16 out of the 31 winners had previously been world champion, the first and second of which were Hulk Hogan in 1990 and 1991. But 14 of those instances have come in the 18 Rumbles since 2000. Since 2000, two men have won the Rumble then gone on to win their first World Championship at that years’ Wrestlemania (Batista in 2005 and Rey Mysterio in 2006), while two haven’t come out of Wrestlemania with their first world title (Alberto Del Rio in 2011, and Roman Reigns in 2015).
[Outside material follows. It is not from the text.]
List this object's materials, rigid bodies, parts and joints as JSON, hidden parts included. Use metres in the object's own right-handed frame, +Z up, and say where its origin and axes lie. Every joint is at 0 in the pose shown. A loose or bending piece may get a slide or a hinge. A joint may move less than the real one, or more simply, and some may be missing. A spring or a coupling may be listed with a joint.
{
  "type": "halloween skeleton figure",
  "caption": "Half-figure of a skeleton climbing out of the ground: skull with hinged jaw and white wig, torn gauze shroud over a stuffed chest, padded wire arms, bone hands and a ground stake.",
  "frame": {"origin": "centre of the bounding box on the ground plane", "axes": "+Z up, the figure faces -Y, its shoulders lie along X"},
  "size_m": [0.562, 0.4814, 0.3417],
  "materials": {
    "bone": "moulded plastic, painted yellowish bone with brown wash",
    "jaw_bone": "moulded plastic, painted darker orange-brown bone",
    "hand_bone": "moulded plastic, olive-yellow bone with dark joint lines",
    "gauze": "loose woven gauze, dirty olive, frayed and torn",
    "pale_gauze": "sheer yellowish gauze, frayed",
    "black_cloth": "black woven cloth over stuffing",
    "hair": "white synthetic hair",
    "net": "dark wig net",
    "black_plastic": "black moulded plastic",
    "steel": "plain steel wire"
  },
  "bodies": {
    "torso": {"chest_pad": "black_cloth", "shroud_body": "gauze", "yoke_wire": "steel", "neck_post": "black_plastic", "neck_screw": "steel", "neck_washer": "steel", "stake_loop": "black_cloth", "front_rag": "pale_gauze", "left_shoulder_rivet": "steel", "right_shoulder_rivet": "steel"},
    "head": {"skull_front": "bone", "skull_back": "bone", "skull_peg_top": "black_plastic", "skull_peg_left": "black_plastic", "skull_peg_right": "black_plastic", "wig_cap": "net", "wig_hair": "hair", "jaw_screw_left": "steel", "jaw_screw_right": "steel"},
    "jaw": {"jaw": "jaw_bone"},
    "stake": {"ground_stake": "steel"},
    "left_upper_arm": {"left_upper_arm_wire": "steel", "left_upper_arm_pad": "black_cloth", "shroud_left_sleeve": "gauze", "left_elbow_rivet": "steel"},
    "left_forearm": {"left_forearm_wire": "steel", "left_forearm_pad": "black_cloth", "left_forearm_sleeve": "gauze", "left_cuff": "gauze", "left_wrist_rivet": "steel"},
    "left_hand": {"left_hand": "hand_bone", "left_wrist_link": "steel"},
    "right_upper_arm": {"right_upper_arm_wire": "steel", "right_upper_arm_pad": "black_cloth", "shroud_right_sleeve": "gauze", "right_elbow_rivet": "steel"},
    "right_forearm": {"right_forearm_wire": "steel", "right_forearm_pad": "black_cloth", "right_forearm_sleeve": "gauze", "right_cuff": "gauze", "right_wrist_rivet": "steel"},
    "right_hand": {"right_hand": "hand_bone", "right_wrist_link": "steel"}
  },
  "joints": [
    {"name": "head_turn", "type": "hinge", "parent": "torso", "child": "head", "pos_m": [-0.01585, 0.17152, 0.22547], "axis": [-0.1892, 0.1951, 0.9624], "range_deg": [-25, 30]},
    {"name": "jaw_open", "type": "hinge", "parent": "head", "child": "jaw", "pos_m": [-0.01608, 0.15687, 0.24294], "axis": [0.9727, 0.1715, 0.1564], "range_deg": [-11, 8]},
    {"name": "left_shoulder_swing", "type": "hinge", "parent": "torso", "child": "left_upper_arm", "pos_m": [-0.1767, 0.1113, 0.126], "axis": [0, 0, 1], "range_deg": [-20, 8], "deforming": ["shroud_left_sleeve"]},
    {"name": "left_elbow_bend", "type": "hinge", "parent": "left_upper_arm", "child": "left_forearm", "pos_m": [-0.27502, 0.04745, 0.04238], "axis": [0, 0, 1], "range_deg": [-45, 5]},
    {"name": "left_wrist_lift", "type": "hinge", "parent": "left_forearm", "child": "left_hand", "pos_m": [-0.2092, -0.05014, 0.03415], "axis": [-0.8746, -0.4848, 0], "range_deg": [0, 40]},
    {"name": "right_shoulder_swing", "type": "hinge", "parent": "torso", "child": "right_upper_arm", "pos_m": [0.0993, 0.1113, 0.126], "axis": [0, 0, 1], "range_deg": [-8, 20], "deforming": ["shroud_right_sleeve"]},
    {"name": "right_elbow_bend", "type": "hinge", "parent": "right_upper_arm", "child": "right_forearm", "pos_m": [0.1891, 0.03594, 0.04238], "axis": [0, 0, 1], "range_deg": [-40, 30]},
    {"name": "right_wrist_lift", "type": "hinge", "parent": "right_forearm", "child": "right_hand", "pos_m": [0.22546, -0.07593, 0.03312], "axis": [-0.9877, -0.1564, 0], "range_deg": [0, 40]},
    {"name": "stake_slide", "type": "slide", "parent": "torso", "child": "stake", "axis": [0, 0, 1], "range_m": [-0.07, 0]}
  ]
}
With just a week to go, there are only 12 entrants announced on WWE’s website for the 2018 men’s Royal Rumble match. Of those, only John Cena and Randy Orton have won it before. Both Cena and Orton are two-time winners, putting them just one Rumble victory away from the all-time record of three set by Stone Cold Steve Austin. Four men currently announced will be making their Rumble debuts: Elias, Aiden English, Shinsuke Nakamura and Finn Balor. 9 men have won the Royal Rumble the first time they entered, however that number is skewed by 6 of the first 8 winners being victorious first time. The most recent winning debutant was Alberto Del Rio in 2011, the only time this has happened in the last 12 years.
Four superstars announced for the match have previously been a World or Universal Champion: Cena, Orton, Balor and Bray Wyatt, but they have 31 reigns between them. For a comparison, the 2017 match featured 13 former world champions, 2016 featured 12, 2015 featured seven, and 2014 also featured 12 former World Champions. The recent trend has been for a former world champion to win the Royal Rumble, that being the case for 5 out of the last 6 winners (the only exception being Roman Reigns in 2015), so you would have to put Cena, Orton, Balor and Wyatt right up there in contention.
But, I’m sure the likes of Shinsuke Nakamura will have something to say about that. There are a handful of contenders for who will be standing tall pointing at the Wrestlemania sign on Sunday night. I know who I would like to win: Nakamura, but at this stage I don’t think you can rule out Roman Reigns, Finn Balor, Randy Orton or Seth Rollins either.